А в ту ночь, когда я уже было начал засыпать, из коридора послышались какие-то звуки, будто в морге кроме меня был кто-то ещё. Меня это насторожило. Я приподнялся на кушетке и вслушался. Снаружи доносился приглушённый скрип. Мне было однозначно ясно, что открывалась тяжёлая железная дверь, и я догадывался какая — дверь в холодильник. Скрип той двери я мало с чем мог перепутать.
Для дальнейших действий мне пришлось набраться смелости. Встав с кушетки, я уверенно прошагал по кабинету, открыл деревянную дверь и вышел в коридор. Слева от меня был закрытый на ключ выход на улицу, справа — коридор тянулся на десяток метров, посерёдке две двери: одна в прозекторскую, другая в туалет. Потом коридор, приобретая Т-образную форму, разветвлялся на два прохода, ведущие в холодильники. Царил полумрак — рядом с дверями в туалет и прозекторскую тускло горела лампочка, освещая пустые каталки и... человеческую фигуру, стоявшую в полный рост.

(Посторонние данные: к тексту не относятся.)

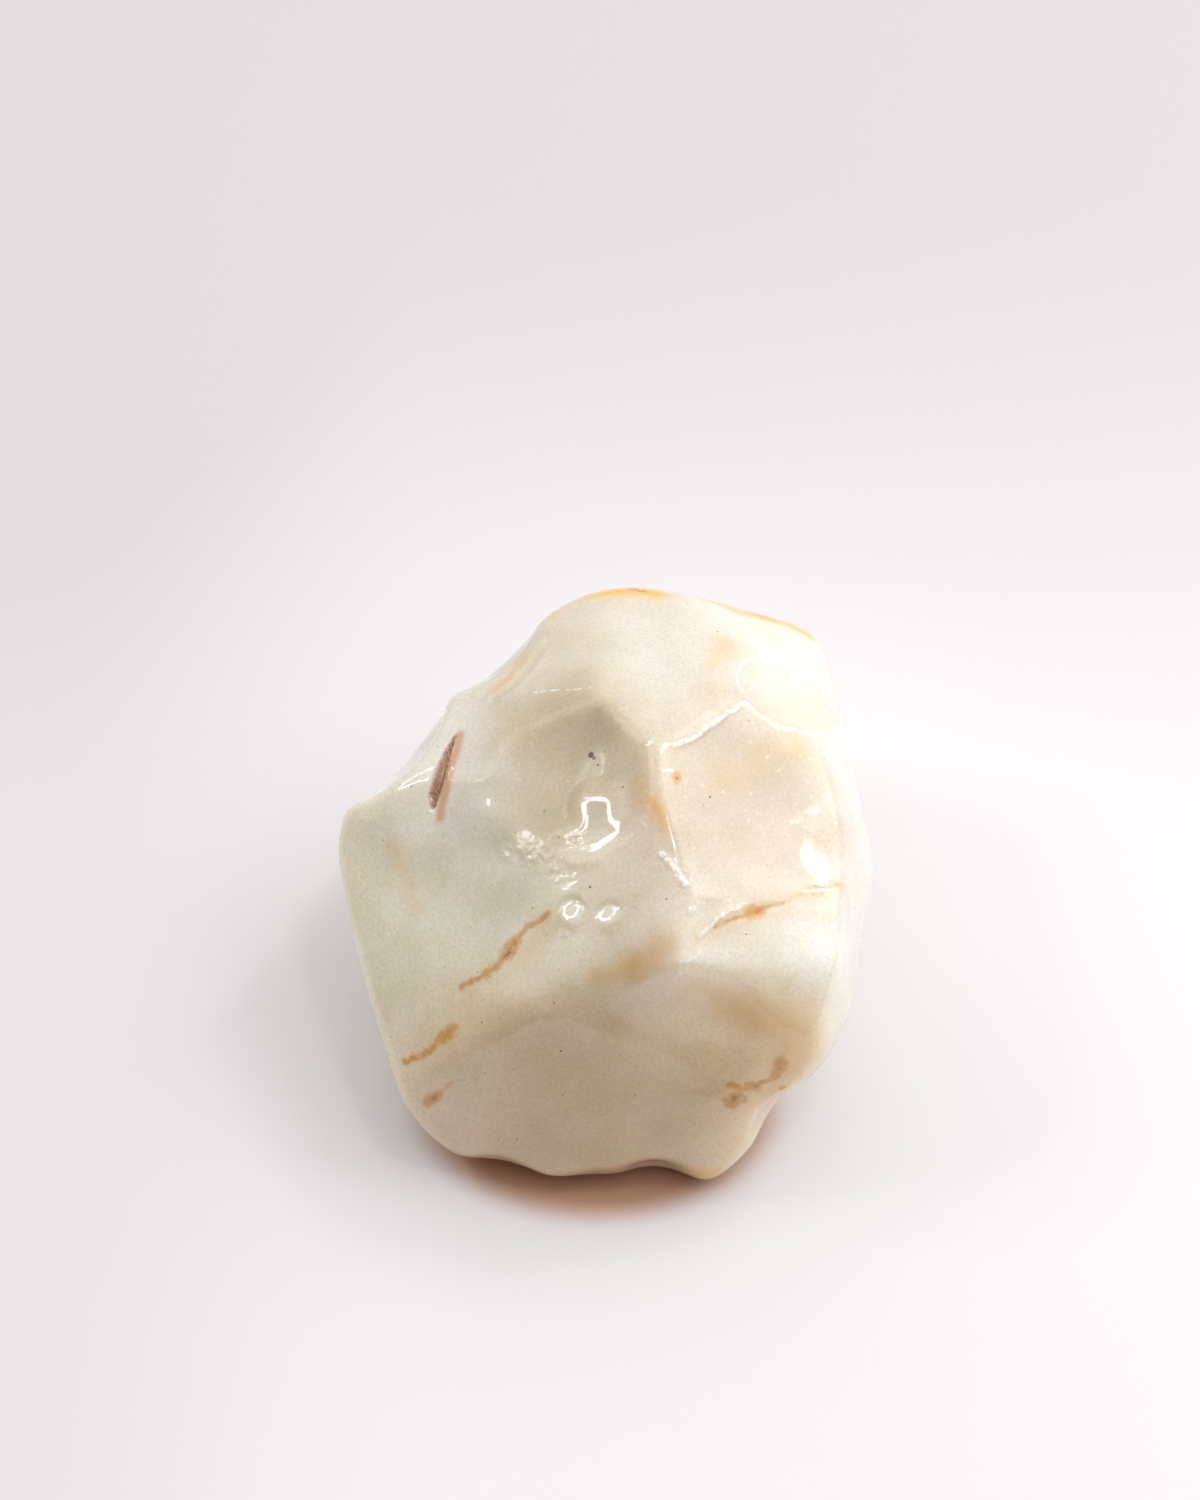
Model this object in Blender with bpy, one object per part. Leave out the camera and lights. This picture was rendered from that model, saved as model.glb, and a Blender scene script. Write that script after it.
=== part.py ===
"""A specimen of white common opal, broken with shell-like fractures and tumbled to a wet gloss.

It is one solid. Its form is the hull of the corners below, hollowed by the fracture scoops, with the
edges worn round. Sizes in the tables are millimetres: X to the right, Y to the back, Z up from the
surface that the stone rests on. The mesh is in metres.
"""

import math

import bmesh
import bpy
import numpy as np
from mathutils import Vector, noise

MM = 0.001

# The point inside the stone that its surface is measured from.
HEART = np.array([0.0, 0.0, 12.0])

CORNERS = {
    # The crest that parts the lit right side from the left side, from the back to the front.
    "crest_back_left": (-5.0, 8.5, 21.5),
    "crest_back": (-0.2, 6.5, 24.3),
    "crest_top": (3.5, 0.6, 25.2),
    "crest_middle": (3.5, -6.6, 22.6),
    "crest_front": (5.9, -8.9, 21.9),
    "front_peak": (5.0, -13.3, 19.5),
    "right_saddle": (9.2, 6.0, 23.2),
    # The lower rim of the big dish, from left to right.
    "dish_lip_1": (-13.1, 0.6, 15.5),
    "dish_lip_2": (-8.2, -1.3, 17.6),
    "dish_lip_3": (-2.8, -4.2, 20.2),
    # The back edge of the top, from left to right.
    "back_edge_1": (-6.4, 14.9, 19.3),
    "back_edge_2": (-3.5, 17.8, 19.3),
    "back_edge_3": (-0.8, 20.1, 19.5),
    "back_edge_4": (2.5, 19.7, 19.9),
    "back_edge_5": (6.9, 19.2, 19.3),
    "back_edge_6": (11.8, 18.3, 17.7),
    "back_edge_7": (15.5, 18.3, 16.5),
    # The shoulder over the right side, from the back to the front.
    "right_shoulder_1": (14.8, 12.5, 18.5),
    "right_shoulder_2": (16.0, 4.5, 19.0),
    "right_shoulder_3": (16.8, -0.8, 19.0),
    "right_shoulder_4": (17.0, -6.1, 18.5),
    "right_shoulder_5": (16.5, -11.2, 16.5),
    "right_shoulder_6": (15.3, -14.9, 12.6),
    # The widest line of the right side.
    "right_rim_1": (16.9, 13.2, 14.7),
    "right_rim_2": (18.1, 6.5, 13.5),
    "right_rim_3": (19.3, 0.3, 12.5),
    "right_rim_4": (18.6, -4.7, 11.0),
    "right_rim_5": (17.7, -10.6, 9.3),
    "right_rim_6": (15.8, -13.7, 8.0),
    "right_rim_7": (12.6, -15.4, 6.5),
    # The lower lip of the front face, from right to left.
    "lip_1": (9.2, -18.4, 1.5),
    "lip_2": (7.4, -20.0, 0.3),
    "lip_3": (2.0, -19.6, 2.6),
    "lip_4": (-3.9, -20.1, 2.3),
    "lip_5": (-7.1, -19.1, 2.5),
    "lip_6": (-11.0, -17.3, 1.3),
    # The left edge, from the lip up to its tip and on to the back edge.
    "left_edge_1": (-13.2, -17.4, 4.5),
    "left_edge_2": (-14.6, -16.6, 7.5),
    "left_edge_3": (-16.0, -12.0, 8.8),
    "left_edge_4": (-17.3, -6.7, 10.1),
    "left_edge_5": (-18.4, -1.9, 11.4),
    "left_tip": (-19.4, 1.1, 12.6),
    "left_edge_6": (-18.6, 4.1, 14.2),
    "left_edge_7": (-15.2, 3.9, 17.0),
    "left_edge_8": (-12.7, 7.2, 18.0),
    "left_edge_9": (-10.5, 10.9, 18.8),
    # The ridge between the left side and the front face.
    "front_ridge_low": (-11.4, -15.3, 11.1),
    "front_ridge_left": (-8.9, -13.1, 13.6),
    "front_ridge_middle": (-3.2, -12.9, 16.8),
    # The blunt corner where the front face turns to the right side.
    "front_corner_high": (9.4, -17.1, 9.3),
    "front_corner_low": (7.2, -18.8, 5.4),
    # The back and the underside, which slope in to the foot.
    "back_1": (-15.5, 9.0, 10.0),
    "back_2": (-8.5, 16.5, 11.0),
    "back_3": (1.0, 20.3, 12.5),
    "back_4": (10.5, 19.3, 10.5),
    "back_5": (16.0, 13.0, 9.0),
    "under_1": (-13.5, 4.0, 5.5),
    "under_2": (-3.5, 14.5, 4.5),
    "under_3": (8.0, 15.0, 4.0),
    "under_4": (14.0, 6.0, 4.5),
    "under_5": (14.5, -5.0, 4.5),
    "under_6": (-15.0, -5.0, 6.0),
    # The flat foot, cut off at Z 0.
    "foot_1": (-5.5, -9.0, -0.3),
    "foot_2": (4.0, -11.0, -0.3),
    "foot_3": (8.0, -5.5, -0.3),
    "foot_4": (7.5, 2.5, -0.3),
    "foot_5": (2.0, 6.5, -0.3),
    "foot_6": (-4.0, 4.5, -0.3),
    "foot_7": (-6.5, -2.0, -0.3),
}

# Each scoop is the hollow that a ball leaves: a point of the surface that the ball bites into, the
# compass turn and the rise of the way that the hollow faces, the ball's radius, its bite's depth, and
# how deep the rounding of its rim is.
FRACTURES = {
    "big_dish": ((-1.0, 1.6, 23.1), (211.0, 58.0), 18.0, 0.95, 0.8),
    "right_dish": ((10.0, -1.6, 21.7), (353.0, 62.0), 32.0, 0.8, 0.5),
    "right_chip": ((12.0, 10.5, 20.6), (28.0, 60.0), 12.0, 0.8, 0.15),
    "front_hollow": ((5.9, -14.6, 15.6), (277.0, 19.0), 22.0, 0.5, 0.5),
    "left_hollow": ((-14.5, 6.4, 15.0), (133.0, 27.0), 7.0, 0.95, 0.1),
    "left_flute": ((-8.0, 13.4, 17.5), (133.0, 27.0), 6.0, 1.0, 0.1),
    "lip_chip": ((3.7, -19.6, 2.0), (272.0, -20.0), 4.0, 1.35, 0.1),
    "lip_chip_left": ((-8.0, -18.9, 2.1), (262.0, -20.0), 7.0, 0.9, 0.1),
    "lip_chip_middle": ((-0.4, -19.8, 2.2), (270.0, -20.0), 6.0, 0.6, 0.1),
    "crack_ledge": ((12.3, -16.3, 5.4), (310.0, 0.0), 3.5, 1.2, 0.1),
    "back_dish": ((-3.0, 19.0, 12.5), (98.0, 5.0), 16.0, 1.0, 0.3),
    "back_chip": ((14.5, 15.5, 10.5), (45.0, -15.0), 11.0, 0.9, 0.1),
    "under_left": ((-14.5, -3.0, 6.0), (190.0, -40.0), 18.0, 0.7, 0.2),
}

# The pit in the upper left side: a groove between two points of the surface.
PIT_TOP = np.array([-10.6, 5.8, 19.4])
PIT_BOTTOM = np.array([-11.9, 1.4, 18.0])
PIT_HALF_WIDTH = 0.8
PIT_DEPTH = 0.7

SPHERE_SUBDIVISIONS = 7

# How far, as a share of the distance from the heart, the edges of the facets and scoops wander.
WANDER = 0.018
WANDERS_PER_RADIUS = 3.5
WANDER_SEED = 1795843873

WEAR_PASSES = 10
WEAR_STRENGTH = 0.5

LUMP_WAVELENGTH = 7.0
LUMP_HEIGHT = 0.25
LUMP_SEED = Vector((3.1, 7.7, 1.9))
FOOT_CLEAR = 2.0

TRIANGLES = 9000

# A face of the hull this nearly edge-on to a direction is never what the direction meets.
EDGE_ON = 1e-6


def unit(turn, rise):
    """The direction at a compass turn from +X towards +Y and a rise above the horizon, in degrees."""
    turn, rise = math.radians(turn), math.radians(rise)
    level = math.cos(rise)
    return np.array([level * math.cos(turn), level * math.sin(turn), math.sin(rise)])


def wandered(directions):
    """The directions nudged about, so that an edge found along them isn't straight."""
    nudges = np.array([noise.noise_vector(Vector(d) * WANDERS_PER_RADIUS) for d in directions.tolist()])
    bent = directions + nudges * WANDER
    return bent / np.linalg.norm(bent, axis=1)[:, None]


def hull_planes():
    """The hull's faces, as outward normals and their distances from the heart."""
    bm = bmesh.new()
    for corner in CORNERS.values():
        bm.verts.new(corner)
    made = bmesh.ops.convex_hull(bm, input=bm.verts, use_existing_faces=False)
    inside = [g for g in made["geom_interior"] if isinstance(g, bmesh.types.BMVert)]
    bmesh.ops.delete(bm, geom=inside, context="VERTS")
    bm.normal_update()
    normals = np.array([f.normal for f in bm.faces])
    points = np.array([f.verts[0].co for f in bm.faces])
    bm.free()
    distances = ((points - HEART) * normals).sum(axis=1)
    outward = np.sign(distances)
    return normals * outward[:, None], distances * outward


def hull_radii(directions):
    """How far the hull reaches from the heart along each direction."""
    normals, distances = hull_planes()
    facing = directions @ normals.T
    reach = np.where(facing > EDGE_ON, distances / np.maximum(facing, EDGE_ON), np.inf)
    return reach.min(axis=1)


def scooped(directions, radii):
    """The radii cut back to where each fracture's ball begins, with the rim of each hollow rounded."""
    for centre, facing, ball, depth, rounding in FRACTURES.values():
        middle = np.array(centre) + unit(*facing) * (ball - depth) - HEART
        along = directions @ middle
        inside = along**2 - middle @ middle + ball**2
        near = along - np.sqrt(np.maximum(inside, 0.0))
        hit = (inside > 0) & (along > 0)
        near = np.where(hit, near, radii + rounding)
        share = np.clip(0.5 + (near - radii) / (2.0 * rounding), 0.0, 1.0)
        radii = near + (radii - near) * share - rounding * share * (1.0 - share)
    return radii


def worn(points, edges):
    """The points after each has moved towards the mean of its neighbours, which rounds the edges."""
    count = np.bincount(edges.ravel(), minlength=len(points))[:, None]
    for _ in range(WEAR_PASSES):
        total = np.zeros_like(points)
        np.add.at(total, edges[:, 0], points[edges[:, 1]])
        np.add.at(total, edges[:, 1], points[edges[:, 0]])
        points = points + (total / count - points) * WEAR_STRENGTH
    return points


def lumpy(points, directions):
    """The points with the broad low lumps of a tumbled stone, which fade out towards the foot."""
    heights = [
        noise.noise(Vector(p) / LUMP_WAVELENGTH + LUMP_SEED) for p in points.tolist()
    ]
    fade = np.clip(points[:, 2] / FOOT_CLEAR, 0.0, 1.0)
    return points + directions * (np.array(heights) * LUMP_HEIGHT * fade)[:, None]


def pitted(points, directions):
    """The points with the pit pressed in, deepest along its middle line."""
    line = PIT_BOTTOM - PIT_TOP
    along = np.clip((points - PIT_TOP) @ line / (line @ line), 0.0, 1.0)
    away = np.linalg.norm(points - PIT_TOP - along[:, None] * line, axis=1)
    bite = PIT_DEPTH * np.clip(1.0 - (away / PIT_HALF_WIDTH) ** 2, 0.0, 1.0)
    return points - directions * bite[:, None]


def centred(points):
    """The points with the foot flat at Z 0 and the middle of their box over the origin."""
    points = points.copy()
    points[:, 2] = np.maximum(points[:, 2], 0.0)
    points[:, :2] -= (points[:, :2].min(axis=0) + points[:, :2].max(axis=0)) / 2
    return points


def opal_material():
    """Milky opal under a wet gloss."""
    material = bpy.data.materials.new("opal")
    material.use_nodes = True
    shader = material.node_tree.nodes["Principled BSDF"]
    shader.inputs["Base Color"].default_value = (0.80, 0.74, 0.62, 1.0)
    shader.inputs["Roughness"].default_value = 0.12
    shader.inputs["Metallic"].default_value = 0.0
    return material


def build_opal():
    """The stone, as one closed mesh thinned to the triangle budget."""
    noise.seed_set(WANDER_SEED)
    bm = bmesh.new()
    bmesh.ops.create_icosphere(bm, subdivisions=SPHERE_SUBDIVISIONS, radius=1.0)
    directions = np.array([v.co for v in bm.verts])
    directions /= np.linalg.norm(directions, axis=1)[:, None]
    edges = np.array([[v.index for v in e.verts] for e in bm.edges])

    bent = wandered(directions)
    radii = scooped(bent, hull_radii(bent))
    points = worn(HEART + directions * radii[:, None], edges)
    points = pitted(lumpy(points, directions), directions)
    points = centred(points)
    for vertex, point in zip(bm.verts, points * MM):
        vertex.co = point

    mesh = bpy.data.meshes.new("opal")
    bm.to_mesh(mesh)
    faces = len(bm.faces)
    bm.free()
    mesh.shade_smooth()
    mesh.materials.append(opal_material())
    opal = bpy.data.objects.new("opal", mesh)
    bpy.context.scene.collection.objects.link(opal)
    thin = opal.modifiers.new("thin", "DECIMATE")
    thin.ratio = TRIANGLES / faces
    thin.use_collapse_triangulate = True
    return opal


def main():
    for obj in list(bpy.data.objects):
        bpy.data.objects.remove(obj)
    build_opal()


main()
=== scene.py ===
"""The looks of the opal specimen: the stone, its floor, the light and the photograph's camera.

The stone is built again on a finer mesh from the named values of its solid, and then gets its ridges,
ripples, veins and stains. Sizes in the tables are millimetres: X to the right, Y to the back, Z up from
the floor. Places on the stone are given as pixels of the 1200 by 1500 photograph, and a line of sight
from the camera finds the point of the stone that each one shows.
"""

import math

import bmesh
import bpy
import numpy as np
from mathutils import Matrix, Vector, noise
from mathutils.bvhtree import BVHTree


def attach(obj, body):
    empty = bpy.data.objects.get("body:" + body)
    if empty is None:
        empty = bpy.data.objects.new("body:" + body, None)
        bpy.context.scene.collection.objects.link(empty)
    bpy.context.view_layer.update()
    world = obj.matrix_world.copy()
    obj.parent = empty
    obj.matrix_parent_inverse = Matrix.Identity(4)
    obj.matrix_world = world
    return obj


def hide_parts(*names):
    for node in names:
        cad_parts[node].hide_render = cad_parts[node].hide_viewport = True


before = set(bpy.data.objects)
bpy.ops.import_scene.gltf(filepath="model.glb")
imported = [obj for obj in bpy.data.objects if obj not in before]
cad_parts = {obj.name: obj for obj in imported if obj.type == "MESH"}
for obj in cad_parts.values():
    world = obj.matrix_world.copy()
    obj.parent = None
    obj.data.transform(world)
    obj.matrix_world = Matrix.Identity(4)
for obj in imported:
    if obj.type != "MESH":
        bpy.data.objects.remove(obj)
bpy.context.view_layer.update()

MM = 0.001

# The photograph's frame and its camera.
PHOTO_WIDTH = 1200
PHOTO_HEIGHT = 1500
FOCAL_PIXELS = 8500.0
SENSOR_MM = 36.0
CAMERA_PLACE = np.array([-0.36, -339.6, 511.5])
CAMERA_RISE = 55.0

# The point inside the stone that its surface is measured from.
HEART = np.array([0.0, 0.0, 12.0])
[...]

И тут я дико испугался. Фигура та была уродливая, с кривыми тощими ногами, что держали на себе мешковатый старческий торс. Когда фигура шагнула вперёд, я увидел в ней зияющую дыру от шеи до пояса — это была никто иная, как та самая старуха. Ковыляя и пошатываясь, она двигалась ко мне.
Я тут же занырнул обратно в кабинет, рывком закрыл дверь и повернул вертушку замка. Снаружи простучала череда быстрых, как бег, шагов. Потом в дверь силой ударили. Один раз, потом ещё. Кровь бешено приливала в мозг, сознание мутнело. Деревянная дверь сотрясалась от ударов. Потом на мгновение всё стихло, но тут же послышался скрежет. Кто-то орудовал ногтями по деревянной поверхности. Я услышал мерзкий, пробирающий до глубины души скрипучий старческий голос:
— Пустииии мииилоооок.
Я навалился на дверь с большей силой...
То, что было дальше, помню смутно. Видно, из-за сильного эмоционального перенапряжения моё сознание потеряло связь с реальностью. Очнулся я лёжа на кушетке, за окном светало, кружил снег, а в дверь неистово звонили. Встав на ноги, я вышел в коридор и открыл входную. Меня окатил поток морозного зимнего воздуха, на пороге стоял Гриша.
— Чё так долго не открываешь? — спросил он.
— Ааа, — произнёс я сонно и выдавив первое, что пришло в голову, — да спирту, кажись, перебрал немного.